Whether Topics-matching happens on publisher or advertiser pages, it retains the key privacy goal that led to per-caller filtering: The only way for a 3p to get access to some topic is for that 3p to be invited onto a page about that topic. If the ad tech community decides some party is a bad actor, they can just stop inviting them onto pages, and that party won't get access to the data any more.

But I think advertiser-pages approach offers lots of advantages. Now there is no need for postMessaging around within pages, and all of the cross-actor coordination happens off the critical path, in advance of the publisher page visit. Moreover there are many fewer iframes here than in the publisher-page version, because there are many fewer SSPs than DSPs. (To make things even more efficient, each DSP could include a particular SSP iframe only once a day — all that matters is that it happens at least once during the weekly Topic calculation epoch.)

I think advertiser-side Topics matching also does a better job with the "integrate a new DSP" worry that Lionel brought up in https://github.com/patcg-individual-drafts/topics/issues/73#issuecomment-1166982969. If a new small DSP shows up in the ad tech world, they already need to make deals with various SSPs, to get opportunities to buy; part of that deal could include the DSP include the SSP's Topics-matching iframe. And if new DSP's advertisers were already working with some existing DSPs that bought on those SSPs, then the new DSP starts off with access to all the signals they would want, out of the gate; it's only if they bring that advertiser to a new SSP that they would need to wait through a three-epoch ramp-up period to get full signal.

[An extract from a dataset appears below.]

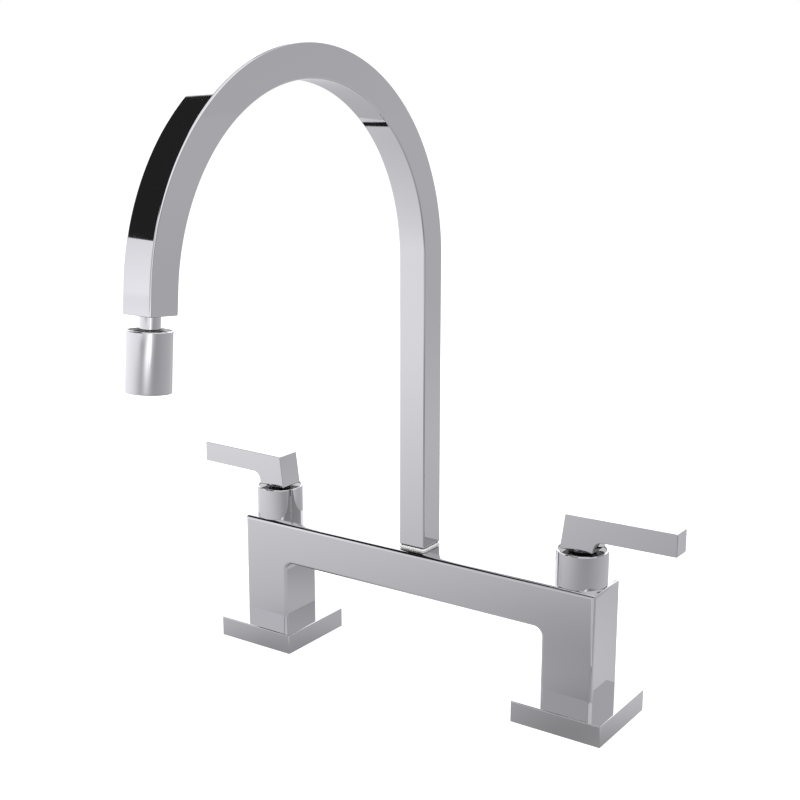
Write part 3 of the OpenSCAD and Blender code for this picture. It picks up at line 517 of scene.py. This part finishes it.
def studio_world():
    """Sets up the walls, the ceiling and the far softboxes, which only the mirrors see. The eye sees white."""
    sky = bpy.data.worlds.new("Studio")
    bpy.context.scene.world = sky
    sky.use_nodes = True
    tree = sky.node_tree
    tree.nodes.clear()
    towards = add(tree, "ShaderNodeTexCoord").outputs["Generated"]
    axes = add(tree, "ShaderNodeSeparateXYZ", None, {0: towards}).outputs
    front = add(tree, "ShaderNodeMath", {"operation": "MULTIPLY"}, {0: axes["Y"], 1: -1.0}).outputs[0]
    around = add(tree, "ShaderNodeMath", {"operation": "ARCTAN2"}, {0: axes["X"], 1: front}).outputs[0]
    share = add(tree, "ShaderNodeMath", {"operation": "MULTIPLY_ADD"}, {
        0: around, 1: 0.5 / math.pi, 2: 0.5}).outputs[0]
    ramp = add(tree, "ShaderNodeValToRGB", None, {0: share})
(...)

AramZS commented 2 years ago

@michaelkleber I think this is an interesting way to create a flow that has an easier time for new entrants and I appreciate that. But I also think this sounds like a lot of network requests and frames etc...! I saw there's some other conversations about ways to handle potential performance impacts of the 'include HTML and/or JS' problems that Topcis raises and I think it would be really important to solidify that before going down a route where publisher pages end up with not just SSP code, but also DSP+SSP combinations for each possible combination. The scale of DSP participants in the system for most publisher would create a LOT of events and code and I think a pretty big performance impact.

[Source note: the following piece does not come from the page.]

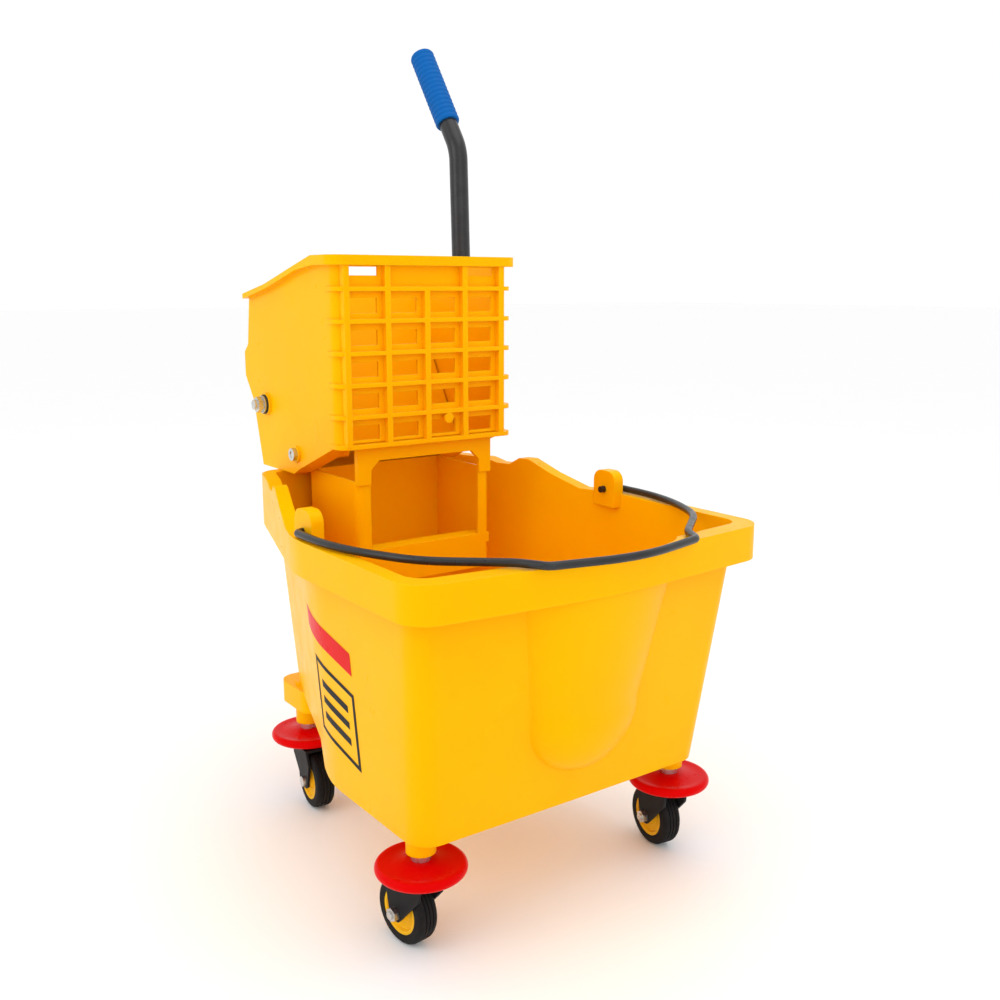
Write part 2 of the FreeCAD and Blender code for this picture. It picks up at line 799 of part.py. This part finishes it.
def build_wringer_shell():
    half = size("wringer_half")
    wall = size("wall")
    corner = number("wringer_corner_round")
    skin = rounded(profile_slab(side_profile(0, 0), half), [(tall_front_edge, corner)])
    chamber = rounded(profile_slab(side_profile(wall, 30), half - wall), [
        (tall_front_edge, corner - wall.value)])
    back_gap = box((-half + 24, 280, 566), (half - 24, 330, 700))
    chute = build_chute()
    bosses = []
    for side in (-1, 1):
        start = half if side > 0 else -half - 3
        bosses.append(rod(14, 3, (start, size("shaft_y"), size("shaft_z")), "x"))
        bosses.append(rod(10, 3, (start, size("hinge_y"), size("hinge_z")), "x"))
    gate_boss = rod(6, 4, (24, size("grille_y") - 1, 492), "y")
    bores = [
        rod(size("shaft_rad") + 3, 300, (-150, size("shaft_y"), size("shaft_z")), "x"),
        rod(size("hinge_rad"), 300, (-150, size("hinge_y"), size("hinge_z")), "x"),
    ]
    body = fuse(skin, *build_fins(), *build_mouth_lip(), *build_grille_ribs(), *bosses, gate_boss)
    body = cut(body, chamber, back_gap)
    body = cut(fuse(body, *chute), *build_grille_openings(), *bores)
    floor_hole = box(
        (-size("chute_half") + wall, size("chute_front_y") + wall, 380),
        (size("chute_half") - wall, size("chute_rear_y") - wall, size("grille_bottom_z") + 20))
    return sub_part("wringer_shell", cut(body, floor_hole))


def build_wringer_hardware():
    """Bushes for the cross shaft, and the plate's hinge rod with its caps."""
    y = size("shaft_y")
    z = size("shaft_z")
    face = size("wringer_half") + 3
    inside = size("wringer_half") - size("wall")
    for side, label in ((-1, "left"), (1, "right")):
        barrel_start = inside if side > 0 else -face
        collar_start = face if side > 0 else -face - 2
        bush = cut(
            fuse(rod(size("shaft_rad") + 3, face - inside, (barrel_start, y, z), "x"),
                 rod(size("shaft_rad") + 6, 2, (collar_start, y, z), "x")),
            rod(size("shaft_rad") + 0.05, 300, (-150, y, z), "x"))
        sub_part(f"shaft_bush_{label}", bush)
    hinge_y = size("hinge_y")
    hinge_z = size("hinge_z")
    sub_part("hinge_rod", rod(size("hinge_rad"), face * 2 + 8, (-face - 4, hinge_y, hinge_z), "x"))
    for start, label in ((-face - 5, "left"), (face, "right")):
        cap = cut(rod(7.5, 5, (start, hinge_y, hinge_z), "x"),
                  rod(size("hinge_rad"), 300, (-150, hinge_y, hinge_z), "x"))
        sub_part(f"hinge_cap_{label}", cap)


# ---------------------------------------------------------------- press plate

def build_press_plate():
    """The moving plate: hinged at its foot, leaning back at rest."""
    half = size("plate_half")
    length = size("plate_length")
    thick = size("plate_thick")
    slab = rounded(box((-half, -thick / 2, 8), (half, thick / 2, length)), [
        (lambda e: e.BoundBox.YLength > 5 and e.CenterOfMass.z > 100, 14.0)])
    barrels = [rod(9, 60, (-half, 0, 0), "x"), rod(9, 60, (half - 60, 0, 0), "x")]
    webs = [box((-half, -5, 0), (-half + 60, 5, 16)), box((half - 60, -5, 0), (half, 5, 16))]
    plate = cut(fuse(slab, *barrels, *webs),
                rod(size("hinge_rad") + 0.08, half * 2 + 20, (-half - 10, 0, 0), "x"))
    plate = place(plate, (0, size("hinge_y"), size("hinge_z")), X_AXIS, -number("plate_lean"))
    return sub_part("press_plate", plate)


# ---------------------------------------------------------------- lever

def build_lever():
    y = size("shaft_y")
    z = size("shaft_z")
    half = size("wringer_half")
    lever_x = size("lever_x")
    shaft = rod(size("shaft_rad"), half * 2 + 68, (-half - 18, y, z), "x")
    sub_part("cross_shaft", shaft)
    for side, label in ((-1, "left"), (1, "right")):
        x = (half - 25) * side - 6
        arm = fuse(
            rod(13, 12, (0, 0, 0), "x"),
            rod(size("cam_nose_rad"), 12, (0, 0, size("cam_length")), "x"),
            box((0, -7, 0), (12, 7, size("cam_length"))))
        arm = cut(arm, rod(size("shaft_rad"), 40, (-10, 0, 0), "x"))
        place(arm, (x, y, z), X_AXIS, -number("cam_lean"))
        sub_part(f"cam_arm_{label}", arm)
    # socket casting on the shaft's right end, with the bent tube in it
    end = V(lever_x.value, 290, 945)
    knee = V(lever_x.value, 204, 818)
    hip = V(lever_x.value, 198, 652)
    centre = V(lever_x.value, y.value, z.value)
    lean = (hip - centre).normalize()
    upward = (end - knee).normalize()
    foot = centre + lean * 26
    grip_cap = 4.0
    tube_path = bent_path([foot, hip, knee, end - upward * grip_cap], [120.0, 55.0])
    made_in_code("lever_tube", tube_along(tube_path, number("tube_rad"), number("tube_rad") - 1.8))
    hub_half = number("socket_hub_half")
    hub = Part.makeCylinder(21, hub_half * 2, centre - X_AXIS * hub_half, X_AXIS)
    sleeve = Part.makeCylinder(number("tube_rad") + 4, 62, centre, lean)
    socket = hub.fuse(sleeve)
    socket = socket.cut(Part.makeCylinder(number("tube_rad"), 60, foot, lean))
    socket = socket.cut(Part.makeCylinder(number("shaft_rad"), 60, centre - X_AXIS * 25, X_AXIS))
    made_in_code("lever_socket", socket)
    # grip over the upper end of the tube
    length = number("grip_length")
    grip_start = end - upward * length
    grip = Part.makeCylinder(number("grip_rad"), length, grip_start, upward)
    grip = grip.cut(Part.makeCylinder(number("tube_rad"), length - grip_cap, grip_start, upward))
    made_in_code("grip", grip)
    # a washer and a nut outside the left bush and outside the socket
    outside = lever_x + size("socket_hub_half")
    for washer_x, nut_x, label in (
            (-half - 7.3, -half - 14.3, "left"), (outside, outside + 2, "right")):
        washer = cut(rod(11, 2, (washer_x, y, z), "x"), rod(size("shaft_rad"), 9, (washer_x - 3, y, z), "x"))
        sub_part(f"shaft_washer_{label}", washer)
        nut = doc.addObject("Part::Prism", fresh("hex"))
        nut.Polygon = 6
        nut.Circumradius = 10.0
        nut.Height = 7.0
        place(nut, (nut_x, y, z), Y_AXIS, 90)
        bore = rod(size("shaft_rad"), 20, (nut_x - 5, y, z), "x")
        sub_part(f"shaft_nut_{label}", cut(nut, bore))


def build_return_spring():
    """A torsion coil on the cross shaft, inside the left wall: short arcs joined end to end."""
    coil_rad = number("shaft_rad") + 4.0
    wire = 1.3
    turns = 4
    pitch = 2.9
    arcs_per_turn = 8
    corner_rad = coil_rad / math.cos(math.pi / arcs_per_turn)
    start_x = -number("wringer_half") + 5.1
    corners = []
    for step in range(turns * arcs_per_turn + 1):
        angle = 2 * math.pi * step / arcs_per_turn
        corners.append(V(
            start_x + pitch * step / arcs_per_turn,
            number("shaft_y") + corner_rad * math.cos(angle),
            number("shaft_z") + corner_rad * math.sin(angle)))
    arc_rad = coil_rad * 0.96
    path = bent_path(corners, [arc_rad] * (len(corners) - 2))
    made_in_code("return_spring", tube_along(path, wire))


build_tub()
build_bail()
for corner_name in CORNERS:
    build_caster(corner_name)
build_wringer_shell()
build_wringer_hardware()
build_press_plate()
build_lever()
build_return_spring()

doc.recompute()
for obj in doc.Objects:
    if "Invalid" in obj.State or "Error" in obj.State:
        raise RuntimeError(f"{obj.Name} failed: {obj.State}")

os.makedirs("parts", exist_ok=True)
for part in SUB_PARTS:
    shape = part.Shape
    if shape.isNull() or not shape.isValid() or not shape.Solids:
        raise RuntimeError(f"{part.Label} has no valid solid")
    shape.exportStep(f"parts/{part.Label}.step")
    print(f"{part.Label}: {len(shape.Solids)} solid(s), {shape.Volume:.0f} mm3")
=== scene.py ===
import json
import math

import bmesh
import bpy
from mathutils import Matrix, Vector


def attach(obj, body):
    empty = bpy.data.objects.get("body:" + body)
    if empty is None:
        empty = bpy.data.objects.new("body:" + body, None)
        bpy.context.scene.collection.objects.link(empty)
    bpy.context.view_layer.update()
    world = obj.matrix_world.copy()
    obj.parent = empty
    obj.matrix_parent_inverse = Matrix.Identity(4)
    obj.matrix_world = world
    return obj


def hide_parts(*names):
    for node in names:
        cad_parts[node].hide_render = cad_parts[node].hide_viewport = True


# Looks for the mop bucket: materials, the moulded details CAD leaves plain, camera and lights.
# Metres, +Z up, the spout end faces -Y.

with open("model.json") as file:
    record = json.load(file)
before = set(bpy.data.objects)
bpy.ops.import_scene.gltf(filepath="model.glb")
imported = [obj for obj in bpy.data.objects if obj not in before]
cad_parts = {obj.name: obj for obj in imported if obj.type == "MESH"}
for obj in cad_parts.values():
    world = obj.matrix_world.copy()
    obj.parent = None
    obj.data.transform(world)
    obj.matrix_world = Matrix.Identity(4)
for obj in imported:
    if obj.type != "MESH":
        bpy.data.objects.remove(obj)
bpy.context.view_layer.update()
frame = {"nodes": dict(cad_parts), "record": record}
NODES = frame["nodes"]
JOINTS = {joint["name"]: joint for joint in frame["record"]["behaviour"]["joints"]}
CORNERS = ("front_left", "front_right", "rear_left", "rear_right")
MM = 0.001


# ---------------------------------------------------------------- materials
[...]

dmarti commented 2 years ago

@AramZS It seems like the one "best" caller on the page (whatever 3rd party has an iframe likely to also be present on the most sites likely to have been visited by the same user) could do the actual Topics API call, and then post it to JS on the containing page that could populate a user data object that is available to other parties. (DIscussion at the Prebid project: https://github.com/prebid/Prebid.js/issues/7968 )

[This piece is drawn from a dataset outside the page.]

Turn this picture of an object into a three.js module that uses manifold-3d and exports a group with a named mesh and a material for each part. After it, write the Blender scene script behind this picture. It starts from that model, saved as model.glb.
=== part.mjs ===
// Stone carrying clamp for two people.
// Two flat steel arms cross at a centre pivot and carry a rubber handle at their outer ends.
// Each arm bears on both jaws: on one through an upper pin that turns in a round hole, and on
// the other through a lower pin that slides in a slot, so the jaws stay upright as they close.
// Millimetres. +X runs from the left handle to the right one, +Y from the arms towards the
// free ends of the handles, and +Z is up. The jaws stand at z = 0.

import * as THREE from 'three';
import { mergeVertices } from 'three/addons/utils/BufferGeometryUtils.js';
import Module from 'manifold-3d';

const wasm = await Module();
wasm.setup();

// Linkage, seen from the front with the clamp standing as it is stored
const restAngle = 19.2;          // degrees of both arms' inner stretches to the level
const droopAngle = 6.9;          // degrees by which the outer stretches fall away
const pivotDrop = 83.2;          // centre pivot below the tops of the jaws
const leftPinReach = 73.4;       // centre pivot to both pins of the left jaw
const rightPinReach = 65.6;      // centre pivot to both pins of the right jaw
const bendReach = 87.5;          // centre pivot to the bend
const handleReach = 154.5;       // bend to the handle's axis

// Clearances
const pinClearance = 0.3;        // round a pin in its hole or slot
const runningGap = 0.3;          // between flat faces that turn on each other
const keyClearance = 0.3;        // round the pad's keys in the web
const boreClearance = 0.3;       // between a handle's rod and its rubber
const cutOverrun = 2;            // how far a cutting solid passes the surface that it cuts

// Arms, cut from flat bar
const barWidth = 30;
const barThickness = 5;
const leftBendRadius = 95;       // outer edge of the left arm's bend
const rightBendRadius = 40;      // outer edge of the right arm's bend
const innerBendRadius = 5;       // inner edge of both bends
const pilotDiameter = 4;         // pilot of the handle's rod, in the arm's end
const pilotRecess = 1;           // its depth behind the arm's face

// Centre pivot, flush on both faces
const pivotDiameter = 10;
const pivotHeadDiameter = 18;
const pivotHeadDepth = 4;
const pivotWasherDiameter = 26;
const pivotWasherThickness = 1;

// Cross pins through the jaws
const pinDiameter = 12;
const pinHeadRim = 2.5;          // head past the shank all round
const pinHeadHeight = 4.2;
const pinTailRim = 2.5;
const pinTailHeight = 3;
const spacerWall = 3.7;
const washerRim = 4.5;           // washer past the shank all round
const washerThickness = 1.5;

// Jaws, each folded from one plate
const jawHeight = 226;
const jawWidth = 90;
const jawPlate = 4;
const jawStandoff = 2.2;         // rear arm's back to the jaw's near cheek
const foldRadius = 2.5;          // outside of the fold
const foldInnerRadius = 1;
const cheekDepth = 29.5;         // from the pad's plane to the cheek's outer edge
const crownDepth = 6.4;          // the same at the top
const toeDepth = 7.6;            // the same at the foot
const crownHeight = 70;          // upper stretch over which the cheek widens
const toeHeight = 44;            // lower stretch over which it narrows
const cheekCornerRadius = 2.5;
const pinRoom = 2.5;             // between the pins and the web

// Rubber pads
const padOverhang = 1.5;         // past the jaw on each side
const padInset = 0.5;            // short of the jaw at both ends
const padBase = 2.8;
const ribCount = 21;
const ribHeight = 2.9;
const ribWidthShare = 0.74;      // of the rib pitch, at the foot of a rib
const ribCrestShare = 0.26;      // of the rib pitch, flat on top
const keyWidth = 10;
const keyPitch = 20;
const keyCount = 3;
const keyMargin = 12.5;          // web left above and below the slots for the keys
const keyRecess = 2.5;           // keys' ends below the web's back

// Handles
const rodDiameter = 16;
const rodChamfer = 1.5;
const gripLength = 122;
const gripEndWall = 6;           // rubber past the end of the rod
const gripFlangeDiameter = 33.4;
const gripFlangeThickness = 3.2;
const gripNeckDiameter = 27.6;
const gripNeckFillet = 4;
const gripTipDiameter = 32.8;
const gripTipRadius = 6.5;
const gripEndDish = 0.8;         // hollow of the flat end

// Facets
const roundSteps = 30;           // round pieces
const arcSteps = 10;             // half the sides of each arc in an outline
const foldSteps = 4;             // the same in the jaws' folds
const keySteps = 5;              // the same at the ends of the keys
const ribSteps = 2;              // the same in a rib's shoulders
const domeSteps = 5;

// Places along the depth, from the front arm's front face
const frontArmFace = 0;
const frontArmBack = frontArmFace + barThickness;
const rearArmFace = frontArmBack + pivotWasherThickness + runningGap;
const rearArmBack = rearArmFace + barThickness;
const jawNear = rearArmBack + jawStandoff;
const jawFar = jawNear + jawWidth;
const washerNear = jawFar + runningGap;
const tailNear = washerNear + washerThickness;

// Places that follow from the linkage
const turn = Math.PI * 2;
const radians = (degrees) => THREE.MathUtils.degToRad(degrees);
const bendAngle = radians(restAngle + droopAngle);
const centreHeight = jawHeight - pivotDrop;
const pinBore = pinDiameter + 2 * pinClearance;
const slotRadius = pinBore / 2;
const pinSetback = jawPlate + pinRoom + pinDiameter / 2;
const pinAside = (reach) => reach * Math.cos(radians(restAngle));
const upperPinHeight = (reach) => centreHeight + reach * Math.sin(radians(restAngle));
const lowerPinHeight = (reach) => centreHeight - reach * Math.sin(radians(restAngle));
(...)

AramZS commented 2 years ago

@dmarti if we're just delegating prebid's (or some other bidder wrapper's) domain to handle all the gathering of Topics for all the websites... isn't the access just as broad as FLoC's then in terms of wide identical access... only now publisher domains are cut out?

AramZS commented 2 years ago

I mean, what's the point of restricting it to domains that have seen the user if functionally the practice will be to just make sure a single domains sees every user everywhere?

dmarti commented 2 years ago

@AramZS That's a good question. Issue #11 covers the Topics syncing complexity problem. Sites might test Topics syncing among multiple callers at first, and then, based on testing, eliminate the less useful callers. After a caller is eliminated from some sites, other sites will get fewer good Topics from it too, then also eliminate it. Eventually all the sites will get down to the one caller that is best at returning high-value Topics in a high-performance way.

dmarti commented 2 years ago

@michaelkleber For many advertisers, users rarely visit the advertiser's site. ("got milk?"). Advertisers who don't expect web visits are still going to look for ways to get access to more and better Topics.